Sua última participação foi no revezamento 4x100 metros. Naquela altura, o atletismo alemão, justamente no evento de maior visibilidade dos Jogos, vinha sendo o grande fracasso da delegação. Ao final dos Jogos, a Alemanha terminaria líder do quadro de medalhas com 33 de ouro contra 24 dos Estados Unidos. Mas no atletismo, foram apenas 5 conquistas em 29 eventos, contra 14 triunfos americanos. Albert Speer, oficial do alto escalão nazista, dizia que Hitler estava tão aborrecido pelas vitórias americanas (além de Jesse, havia outros atletas negros, que, segundo Hitler, tinham vantagens físicas por serem mais primitivos) que ele cogitava propor a proibição de negros nas próximas competições olímpicas. Aconteceu que o time de revezamento dos Estados Unidos, atual campeão olímpico, contava com dois atletas judeus, Marty Glickman e Sam Stoller. Na manhã anterior à competição, o técnico americano decidiu substituir os dois por Jesse Owens e Ralph Metcalfe. As razões para isso nunca foram esclarecidas, mas parece ter sido uma manobra para evitar problemas com as políticas agressivamente antissemitas o governo alemão (a justificativa exposta pelo técnico aos atletas era de que os alemães estavam poupando seus melhores velocistas para essa prova; Owens teria insistido para que a equipe original fosse mantida, porque ele já tinha 3 ouros e estava cansado, mas lhe deixaram claro que deveria fazer o que era mandado). De qualquer maneira, a equipe americana venceu com larga margem, quebrando o recorde mundial duas vezes. A Alemanha não conseguiu sequer defender a prata de 1932 e ficou em terceiro. Foi a quarta medalha de ouro de Owens.

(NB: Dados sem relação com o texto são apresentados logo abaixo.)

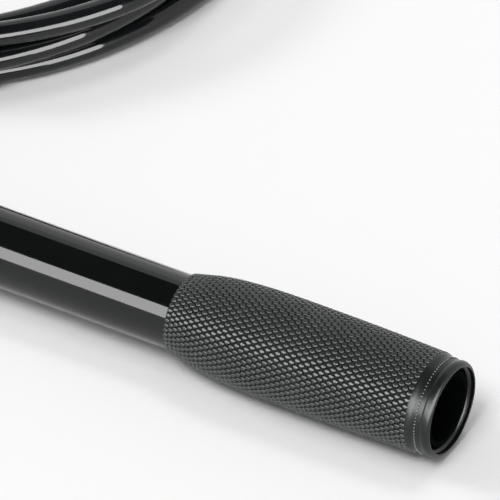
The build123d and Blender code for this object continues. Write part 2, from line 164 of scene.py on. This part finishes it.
# Angle wound from the side where the lead comes in, radius and height of the line's centre, in mm
turns = np.array([
    (0, 112, 4.15), (60, 110.6, 4.2), (180, 109.6, 4.45), (200, 107.4, 4.5), (220, 108.2, 4.5),
    (240, 109.9, 4.4), (280, 108, 4.3), (320, 104, 4.2), (360, 101.7, 4.2), (440, 101.7, 4.2),
    (480, 102.5, 7.0), (520, 105, 11.6), (540, 104.2, 12.7), (560, 106.7, 12.9), (580, 110.1, 12.6),
    (600, 114.8, 12.3), (640, 110, 12.7), (690, 106.3, 12.4), (750, 104, 12.6), (780, 101, 12.9),
    (820, 102, 14.5), (840, 102.8, 15.8), (860, 104.2, 18.6), (880, 106, 20.6), (900, 110, 21),
    (920, 111.7, 21), (940, 110.2, 20.9), (960, 110.4, 20.8), (980, 107.5, 20.6), (1000, 102, 19),
    (1020, 97, 14), (1040, 94, 8), (1060, 93.2, 4.3), (1080, 93.2, 4.15), (1120, 89, 4.15),
    (1160, 85.6, 4.15), (1200, 85, 4.15), (1220, 87, 7.5), (1240, 92, 11), (1260, 95.5, 14.2),
    (1280, 97.5, 15.6), (1300, 98.6, 15.6), (1320, 102.2, 15.4), (1340, 98.5, 13), (1360, 91.5, 9),
    (1380, 86, 5.5), (1400, 84.2, 4.3),
])
turn_step = 20


def turn_point(angle):
    radius = np.interp(angle, turns[:, 0], turns[:, 1]) / cos(radians(turn_step / 2)) / 1000
    height = np.interp(angle, turns[:, 0], turns[:, 2]) / 1000
    way = radians(180 - angle)
    return coil_centre + Vector((radius * cos(way), radius * sin(way), height))


route = line_lead + [turn_point(angle) for angle in range(turn_step, 1401, turn_step)] + line_tail
line_curve = bpy.data.curves.new("haul_line", "CURVE")
line_curve.dimensions = "3D"
line_spline = line_curve.splines.new("NURBS")
line_spline.points.add(len(route) - 1)
for point, place in zip(line_spline.points, route):
    point.co = (*place, 1)
line_spline.order_u = 3
line_spline.use_endpoint_u = True
line_spline.resolution_u = 10
line_spline.use_smooth = True
line_curve.bevel_depth = line_radius
line_curve.bevel_resolution = 7
line_curve.use_fill_caps = True
haul_line = link(bpy.data.objects.new("haul_line", line_curve))

jacket, tree, shader = tree_of("line_jacket")
shader.inputs["Coat Weight"].default_value = 1.0
shader.inputs["Coat Roughness"].default_value = 0.04
shader.inputs["Coat IOR"].default_value = 1.4
shader.inputs["Specular IOR Level"].default_value = 0.04
patches = between(tree, noise(tree, 30), 0, 1)
colour = tint(tree, patches, (0.006, 0.007, 0.008), (0.012, 0.013, 0.014))
tree.links.new(colour, shader.inputs["Base Color"])
tree.links.new(between(tree, noise(tree, 260, detail=5), 0.16, 0.3), shader.inputs["Roughness"])
relief(tree, shader, noise(tree, 160), 0.00003)
haul_line.data.materials.append(jacket)
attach(haul_line, "handle")
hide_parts("line_lead", "line_coil", "line_tail")


def dress(node, material):
    """Gives a CAD node its finish."""
    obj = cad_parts[node]
    obj.data.materials.clear()
    obj.data.materials.append(material)


# ---- Line fittings
# The ribbed boot takes the bend off the line where it leaves the clamp, and a turned nylon knob
# gives the hand something to pull on.

boot_rubber = finish(
    "boot_rubber", (0.012, 0.012, 0.012), (0.02, 0.02, 0.02), (0.45, 0.6), 1800, 0.00002
)
boot_segments = 48
rib_pitch = 2.4
groove_depth = 1.1
# Distance along the line from the pole's axis and radius, in mm
boot_outline = [(26, 6.2), (29.4, 6.1)]
for rib in range(5):
    first = 30 + rib * rib_pitch
    size = 6.1 - 0.055 * (first - 26)
    boot_outline += [
        (first, size - groove_depth), (first + 0.9, size - groove_depth),
        (first + 1.2, size), (first + 2.1, size),
    ]
boot_outline += [(42.6, 5.2), (45.2, 5.12), (45.8, 4.9), (46, 4.6), (46, 4.2), (26, 4.2)]
boot_start = Vector((
    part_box("line_boot")[0][0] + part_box("line_boot")[1][0],
    0,
    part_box("line_boot")[0][2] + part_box("line_boot")[1][2],
)) / 2
turned = bmesh.new()
rings = []
for distance, radius in boot_outline:
    ring = []
    for step in range(boot_segments):
        angle = 2 * pi * step / boot_segments
        place = Vector((radius * cos(angle), distance, radius * sin(angle))) / 1000
        ring.append(turned.verts.new(boot_start + place))
    rings.append(ring)
for ring, after in zip(rings, rings[1:] + rings[:1]):
    for step in range(boot_segments):
        ahead = (step + 1) % boot_segments
        face = turned.faces.new((ring[step], ring[ahead], after[ahead], after[step]))
        face.smooth = True
bmesh.ops.recalc_face_normals(turned, faces=turned.faces)
boot_mesh = bpy.data.meshes.new("ribbed_boot")
turned.to_mesh(boot_mesh)
turned.free()
boot_mesh.set_sharp_from_angle(angle=radians(50))
boot_mesh.materials.append(boot_rubber)
boot = link(bpy.data.objects.new("ribbed_boot", boot_mesh))
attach(boot, "handle")
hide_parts("line_boot")
nylon = finish(
    "black_nylon", (0.016, 0.016, 0.017), (0.024, 0.024, 0.025), (0.36, 0.5), 2600, 0.000025
)
dress("line_knob", nylon)

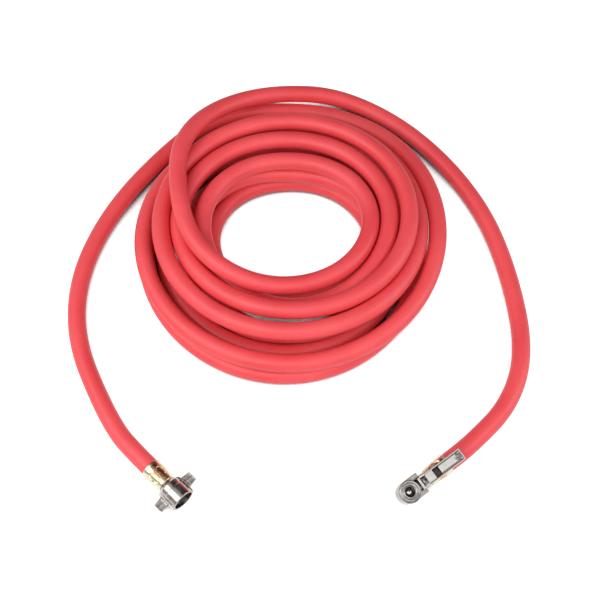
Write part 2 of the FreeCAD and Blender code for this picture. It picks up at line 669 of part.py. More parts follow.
def clip_lever():
    """Tray lever: two sides with eyes on the pin, front bar, bridge, window and tray."""
    low = LEVER_UNDER
    top = low + LEVER_PLATE
    rim = top + LEVER_RIM
    inner = LEVER_HALF_WIDTH - LEVER_SIDE
    bar_low = low - LEVER_PLATE
    outline = [
        (PIN_X - EYE_R, PIN_Z), (PIN_X + EYE_R, PIN_Z), (PIN_X + EYE_R, HEAD_TOP),
        (LEVER_BRIDGE_START - LEVER_SIDE, low), (LEVER_END, low), (LEVER_END, rim),
        (LEVER_BRIDGE_START, rim),
        (LEVER_BAR_END, top), (LEVER_BAR_START, top), (LEVER_BAR_START, bar_low), (PIN_X, HEAD_TOP),
    ]
    lever = box(LEVER_BAR_START, LEVER_BAR_END, -inner, inner, bar_low, top)
    pieces = [
        box(LEVER_BRIDGE_START, LEVER_BRIDGE_END, -inner, inner, low, top),
        box(LEVER_TRAY_START, LEVER_END, -inner, inner, low, top),
        box(LEVER_END - LEVER_SIDE, LEVER_END, -inner, inner, low, rim),
    ]
    for y in (-LEVER_HALF_WIDTH, inner):
        pieces.append(side_plate(outline, y, y + LEVER_SIDE))
        pieces.append(on_pin(EYE_R, y, y + LEVER_SIDE))
    lever = lever.fuse(pieces)
    lever = lever.cut(on_pin(PIN_R + PIN_CLEARANCE, -LEVER_HALF_WIDTH, LEVER_HALF_WIDTH))
    lever = lever.cut(post(RIVET_R + FIT_GAP, low, top, (RIVET_X, 0)))
    return at_rest(lever.removeSplitter())


def lever_rivet():
    """Round-headed rivet through the tray."""
    low, top = LEVER_UNDER, LEVER_UNDER + LEVER_PLATE
    shank = post(RIVET_R, low, top, (RIVET_X, 0))
    ball_r = (RIVET_HEAD_R ** 2 + RIVET_HEAD ** 2) / (2 * RIVET_HEAD)
    ball = Part.makeSphere(ball_r, Vec(RIVET_X, 0, top + RIVET_HEAD - ball_r))
    head = ball.common(post(RIVET_HEAD_R, top, top + 2 * RIVET_HEAD, (RIVET_X, 0)))
    return at_rest(shank.fuse(head))


def clip_claw():
    """Hardened claw: an eye on the pin, an upright under the lever's bar and a blade into the head."""
    rear = PIN_X + CLAW_STEM
    step = PIN_X - EYE_R
    outline = [
        (step, PIN_Z), (PIN_X + EYE_R, PIN_Z), (rear, CLAW_TOP), (rear - CLAW_STEM, CLAW_TOP),
        (rear - CLAW_STEM, BLADE_TOP), (step, BLADE_TOP),
    ]
    body = side_plate(outline, -CLAW_HALF_WIDTH, CLAW_HALF_WIDTH)
    eye = on_pin(EYE_R, -CLAW_HALF_WIDTH, CLAW_HALF_WIDTH)
    root = step + CLAW_EDGE
    blade_outline = [
        (BLADE_TIP, BLADE_BOTTOM + CLAW_EDGE), (BLADE_TIP + CLAW_EDGE, BLADE_BOTTOM),
        (root, BLADE_BOTTOM), (root, BLADE_TOP), (BLADE_TIP + 2 * CLAW_EDGE, BLADE_TOP),
    ]
    claw = body.fuse([eye, side_plate(blade_outline, -BLADE_HALF_WIDTH, BLADE_HALF_WIDTH)])
    return claw.cut(on_pin(PIN_R + PIN_CLEARANCE, -CLAW_HALF_WIDTH, CLAW_HALF_WIDTH)).removeSplitter()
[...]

Jesse Owens teve a carreira encerrada abruptamente pouco depois dos Jogos, quando recusou um convite para uma competição na Suécia junto com a delegação americana e retornou aos Estados Unidos para correr por dinheiro - tornando-se formalmente um profissional, e, portanto, não elegível para o esporte. Quando os jogos voltaram a ser disputados, em 1948, Owens, com 33 anos, já se aventurava como dirigente de baseball numa liga para jogadores negros, e participava de eventos promocionais - ficou célebre por correr contra, e vencer, cavalos de corrida em tiros de 100 metros. Em vários momentos incorporou seu papel como atleta negro e ofereceu declarações em prol das lutas pelos direitos civis dos negros americanos. Viciado em cigarros depois que parou de correr, morreu de câncer em 1980.